»»
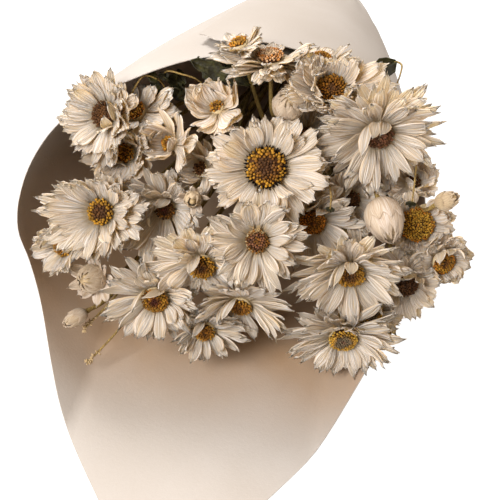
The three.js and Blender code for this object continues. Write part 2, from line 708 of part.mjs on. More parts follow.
addNode("paper_wrap", wrap, "#dcd1c0", 0.8);
addNode("stem_tie", twineTie(), "#a98d63", 0.9);
addNode("stems", stemBody, "#b39a62", 0.75);
for (const leaf of LEAVES) addNode(leaf.name, leaf.solid, "#3c4231", 0.7);
for (const head of heads) {
  if (head.kind === "daisy") {
    addNode(head.name + "_petals", head.whole, "#e6ddcb", 0.6);
    addNode(head.name + "_disc", head.florets, "#a5762f", 0.85);
  } else if (head.kind === "cup") {
    addNode(head.name, head.whole, "#e2d8c4", 0.6);
  } else {
    addNode(head.name, head.body, "#dccfae", 0.7);
  }
}

// The part's origin lies under the middle of the whole bunch, on the surface it rests on.
const bounds = new THREE.Box3().setFromObject(bunch);
const middle = bounds.getCenter(new THREE.Vector3());
bunch.position.set(-middle.x, -middle.y, -bounds.min.z);

export default bunch;
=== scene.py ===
# A bunch of dried white everlasting daisies, lying in a rolled sheet of cream paper.
import bmesh
import bpy
import math
import random
from mathutils import Matrix, Vector, noise
from mathutils.bvhtree import BVHTree


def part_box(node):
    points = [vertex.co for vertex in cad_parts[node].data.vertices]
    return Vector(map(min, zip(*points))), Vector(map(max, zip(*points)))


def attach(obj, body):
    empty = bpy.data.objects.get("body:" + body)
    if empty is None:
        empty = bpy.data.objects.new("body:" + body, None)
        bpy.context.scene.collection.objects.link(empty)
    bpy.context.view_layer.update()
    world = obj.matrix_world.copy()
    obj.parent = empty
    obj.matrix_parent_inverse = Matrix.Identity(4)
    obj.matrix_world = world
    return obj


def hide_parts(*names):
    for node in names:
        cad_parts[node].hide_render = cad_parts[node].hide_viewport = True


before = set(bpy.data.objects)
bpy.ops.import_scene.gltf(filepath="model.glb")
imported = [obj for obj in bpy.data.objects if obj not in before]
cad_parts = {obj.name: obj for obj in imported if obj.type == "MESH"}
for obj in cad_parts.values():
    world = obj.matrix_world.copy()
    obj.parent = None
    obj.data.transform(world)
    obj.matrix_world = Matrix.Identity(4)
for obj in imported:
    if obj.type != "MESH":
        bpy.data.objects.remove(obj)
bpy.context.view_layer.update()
dice = random.Random(12)

# The bunch is laid out in millimetres, with its neck at a fixed place, and then set where the frame has it.
# The heads spread over a plane that leans back: a head's place is across and up in that plane, as seen
# from sight in front of it, and its lift is how far it stands out towards there.
bunch = {
    "headsMiddle": Vector((0, -52, 58)),
    "headsTurn": 10,
    "headsLean": 45,
    "sight": 350,
    "neck": Vector((0, 190, 22)),
    "stemRadius": 1.3,
    "stemPitch": 2.8,
    "neckHalf": 8,
    "cutEndsFrom": 248,
    "cutEndSpread": 2.1,
    "cutEndDrop": 2,
    "calyxDepth": 5,
    "rim": 1,
}
turn = math.radians(bunch["headsTurn"])
lean = math.radians(bunch["headsLean"])
outward = Vector((math.sin(turn) * math.cos(lean), -math.cos(turn) * math.cos(lean), math.sin(lean)))
across = Vector((math.cos(turn), math.sin(turn), 0))
upward = outward.cross(across)

tieLow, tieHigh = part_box("stem_tie")
toRow = Matrix.Translation((tieLow + tieHigh) / 2 - bunch["neck"] * 0.001) @ Matrix.Scale(0.001, 4)

# Open heads, in mm. Turn and nod lean the way a head faces, sideways and up. Reach is how far the petals
# reach to the right, up, left and down of the disc's middle, as seen. Open is the rise from flat that the
# petals keep near, in degrees, and curl what they rise further by their tips. Petals is how many stand in
# the outer ring; blunt is 0 for pointed tips and 1 for broad toothed ones. Over gives where round the disc,
# in degrees, small petals fold in over it.
headWords = "across up lift turn nod disc reach open curl petals width blunt florets over".split()
daisies = [
    (5.9, 30.5, 13, 0, 0, 7.1, (24.4, 17.8, 23.7, 22.9), 20, 8, 17, 6.4, 0.8, "goldOnBlack", []),
    (47.4, 42.9, 12, 0, -0.9, 4.9, (24.8, 15.9, 24.4, 20.7), 15, 8, 26, 5.2, 0.3, "plum", [72, 100, 130]),
    (-55.1, 14.1, 0, -0.2, -0.05, 4.8, (17.5, 13, 25.2, 19), 22, 6, 26, 5, 0.15, "goldBeads", []),
    (37, -8.5, 9, 0, -0.9, 4.8, (22.1, 12.6, 24.5, 20.5), 15, 8, 24, 5.2, 0.2, "goldStamens",
     [90, 118, 150]),
    (2.6, 3.3, 16, 0, -0.1, 3.9, (17.8, 18.5, 17.8, 20.5), 22, 6, 18, 5, 0.1, "greyDome", []),
    (-17.8, -5.7, 5, 0.05, -0.75, 4.4, (15, 12.6, 21.5, 10.6), 15, 8, 18, 5.4, 0.4, "goldStamens", [110]),
    (-35.1, -18.1, -4, -0.05, -0.6, 4.8, (16.3, 16.5, 21.1, 17.8), 20, 8, 22, 5, 0.2, "redCentre",
     [60, 135]),
    (30.1, 59.3, 14, 0, 0.1, 4.6, (23.3, 11.5, 21.1, 9.5), 34, 10, 19, 6.8, 0.7, "amberBrush",
     [120, 150, 180, 215]),
    (7.4, 71.2, 9, -0.1, 1.3, 4.8, (18.5, 6, 23.7, 11.5), 0, -4, 22, 5, 0.3, "pinkTan", []),
    (34.4, -32.6, -8, 0, -0.9, 5.2, (21.5, 14, 22, 14.4), 15, 6, 25, 4.8, 0.1, "goldRing", []),
    (-31.5, 15.3, -6, 0, -0.5, 3.6, (13.5, 12, 25, 24), 20, 6, 23, 5, 0.5, "redBrown", [75, 110, 140, 175]),
    (22.9, 10.7, -4, 0.1, -0.5, 4.8, (19.5, 12, 16, 20), 20, 8, 18, 5.2, 0.4, "rust", [60, 100]),
    (-16.8, -30, -14, 0, -0.6, 3.6, (17, 7.5, 13.3, 12.6), 22, 8, 22, 4, 0.3, "amber", [95]),
    (-53.7, 50.1, 4, -0.5, 0.1, 4.6, (10.5, 16.6, 18.5, 18.9), 30, 10, 24, 5.2, 0.4, "umber", [-15, -60]),
    (-42.4, 51.2, -5, -0.4, 0.5, 3.6, (16.5, 10.6, 6.5, 11), 14, 6, 16, 6.2, 0.4, "orange", []),
    (61.6, 9.3, -5, 0, 0, 6.2, (14, 12.4, 12.3, 10.3), 30, 6, 16, 6, 0.7, "goldField", [-70]),
    (57.4, -12.6, -9, 0.1, -0.6, 4.4, (14, 15, 11, 15.8), 25, 8, 18, 5.4, 0.6, "umber", [20, 50, 80, 115]),
    (44.4, -22.9, -18, 0.4, -0.4, 4.6, (14.2, 9.4, 9.4, 13), 30, 6, 16, 5, 0.5, "goldRing", [-10, 30]),
    (71.4, -4.4, -3, 0.45, -0.5, 4.2, (12.4, 9.8, 11.4, 9.4), 35, 14, 18, 5.6, 0.6, "orange",
     [55, 90, 125]),
]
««
= Directions for this task =
Return exactly the lines above from the line that has "it rests on." through the line that has "before = set(bpy.data.objects)", inclusive, and nothing else.

= Expected answer =
// The part's origin lies under the middle of the whole bunch, on the surface it rests on.
const bounds = new THREE.Box3().setFromObject(bunch);
const middle = bounds.getCenter(new THREE.Vector3());
bunch.position.set(-middle.x, -middle.y, -bounds.min.z);

export default bunch;
=== scene.py ===
# A bunch of dried white everlasting daisies, lying in a rolled sheet of cream paper.
import bmesh
import bpy
import math
import random
from mathutils import Matrix, Vector, noise
from mathutils.bvhtree import BVHTree


def part_box(node):
    points = [vertex.co for vertex in cad_parts[node].data.vertices]
    return Vector(map(min, zip(*points))), Vector(map(max, zip(*points)))


def attach(obj, body):
    empty = bpy.data.objects.get("body:" + body)
    if empty is None:
        empty = bpy.data.objects.new("body:" + body, None)
        bpy.context.scene.collection.objects.link(empty)
    bpy.context.view_layer.update()
    world = obj.matrix_world.copy()
    obj.parent = empty
    obj.matrix_parent_inverse = Matrix.Identity(4)
    obj.matrix_world = world
    return obj


def hide_parts(*names):
    for node in names:
        cad_parts[node].hide_render = cad_parts[node].hide_viewport = True


before = set(bpy.data.objects)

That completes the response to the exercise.